Verordening betreffende vaststelling van canons bij vernieuwing van erfpachtsovereenkomsten

Geldend van 05-12-1930 t/m heden

Intitulé

Verordening betreffende vaststelling van canons bij vernieuwing van erfpachtsovereenkomsten

Artikel 1

Ten aanzien van erfpachtsovereenkomsten betreffende gemeentegrond, op welke van toepassing zijn hetzij de “Algemene Voorwaarden voor de uitgifte in erfpacht van gronden der gemeente ’s-Gravenhage” (Verz. 1923, no. 19), hetzij de algemene “Voorwaarden, waarop de uitgifte in erfpacht van gronden der gemeente ’s-Gravenhage zal geschieden” (Verz. 1911, no. 18, brengen Burgemeester en Wethouders uiterlijk twee jaar vóór het verstrijken van de erfpachtstermijn de erfpachter schriftelijk de datum van beëindiging van het erfpachtsrecht in herinnering, zo mogelijk met vermelding of zij termen aanwezig achten het aangaan van een nieuwe overeenkomst na afloop van de bestaande te bevorderen.

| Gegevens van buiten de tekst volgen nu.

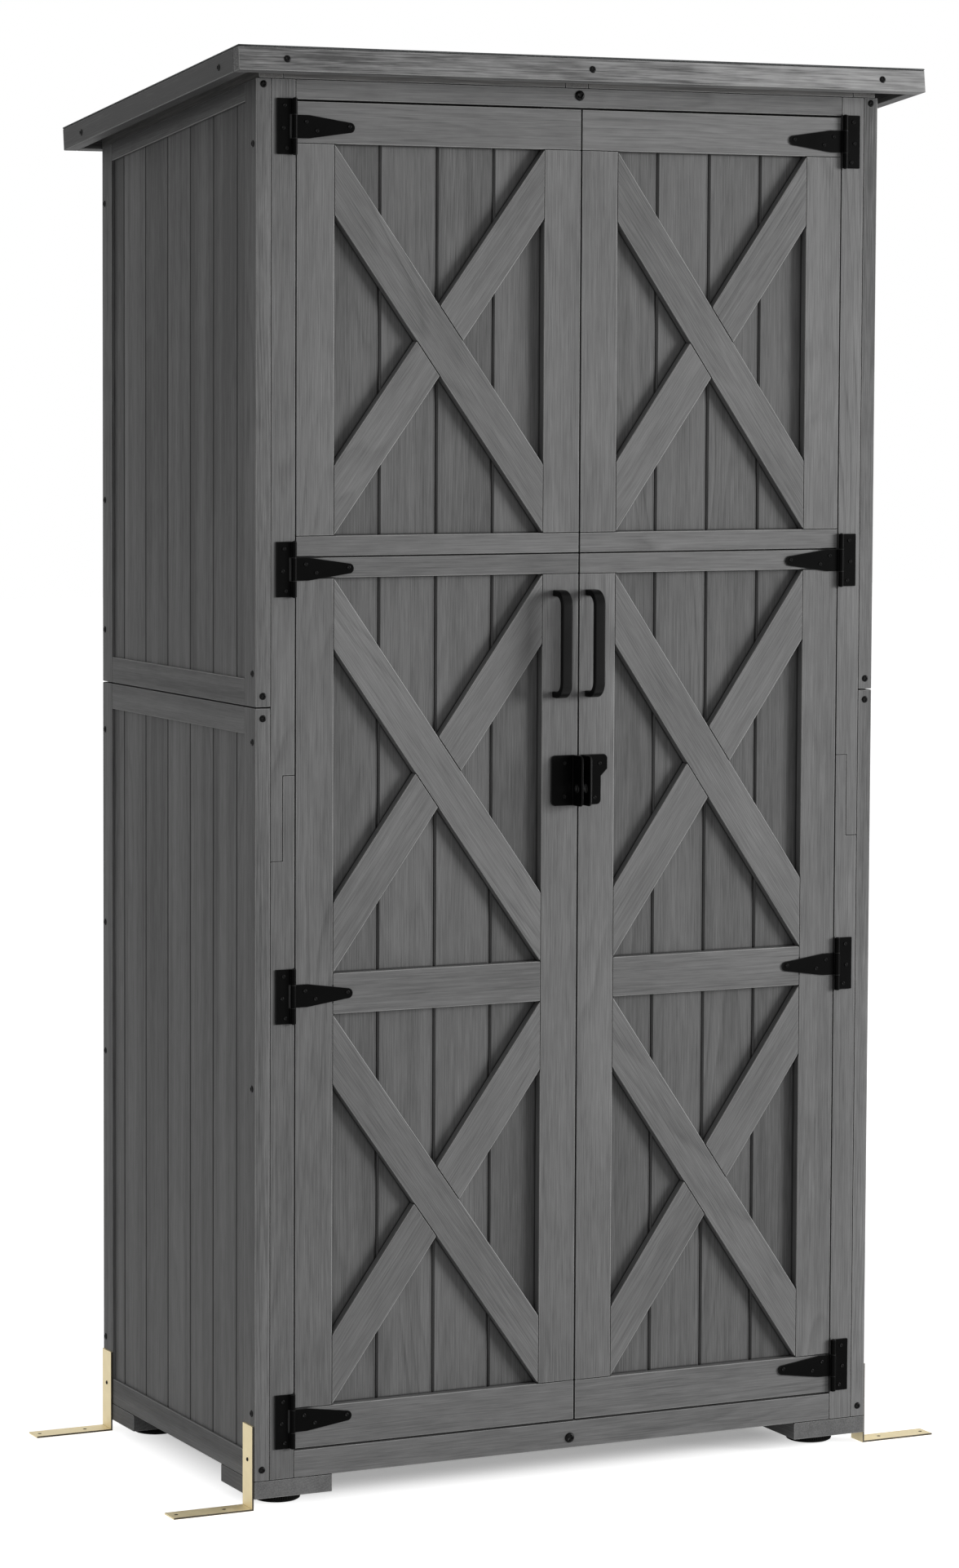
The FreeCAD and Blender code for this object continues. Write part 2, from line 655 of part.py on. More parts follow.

Indien de erfpachter voornemens is een nieuwe overeenkomst aan te gaan, doet hij hiervan blijken door inzending (bij aangetekend schrijven) van een verklaring aan Burgemeester en Wethouders, uiterlijk binnen twee maanden na de datum van verzending van de in lid 1 bedoelde brief.

Artikel 2

Indien er voor de gemeente aanleiding bestaat tot het aangaan van een nieuwe overeenkomst, als in artikel 1 bedoeld, mede te werken en ten aanzien van de canon geen overeenstemming wordt bereikt, zullen, indien de erfpachter de wens daartoe aan Burgemeester en Wethouders schriftelijk kenbaar maakt, drie deskundigen worden benoemd - op de wijze, als in artikel 23, 2de lid, van de Algemene Voorwaarden (Verz. 1923, no. 19) is aangegeven - die aan burgemeester en wethouders advies omtrent het bedrag van de nieuwe canon zullen uitbrengen.

Met de inhoud van bedoeld advies wordt de erfpachter door Burgemeester en Wethouders, bij aangetekende brief, in kennis gesteld. Binnen een maand, nadat bedoelde brief is verzonden, zal de erfpachter, eveneens bij aangetekende brief, aan Burgemeester en Wethouders mededelen of hij al dan niet met de door deskundigen voorgestelde canon akkoord gaat. Indien hij hiermede in gebreke mocht blijven, zal hij geacht worden van het aangaan der nieuwe overeenkomst te hebben afgezien. Bij hun voorstel aan de Gemeenteraad tot hernieuwde uitgifte van de grond, leggen Burgemeester en Wethouders het advies der deskundigen aan die Raad over; indien Burgemeester en Wethouders bij hun voorstel van dit advies afwijken, wordt deze afwijking met redenen omkleed.

De kosten van het deskundigenadvies zullen door beide partijen, elk voor de helft, worden gedragen.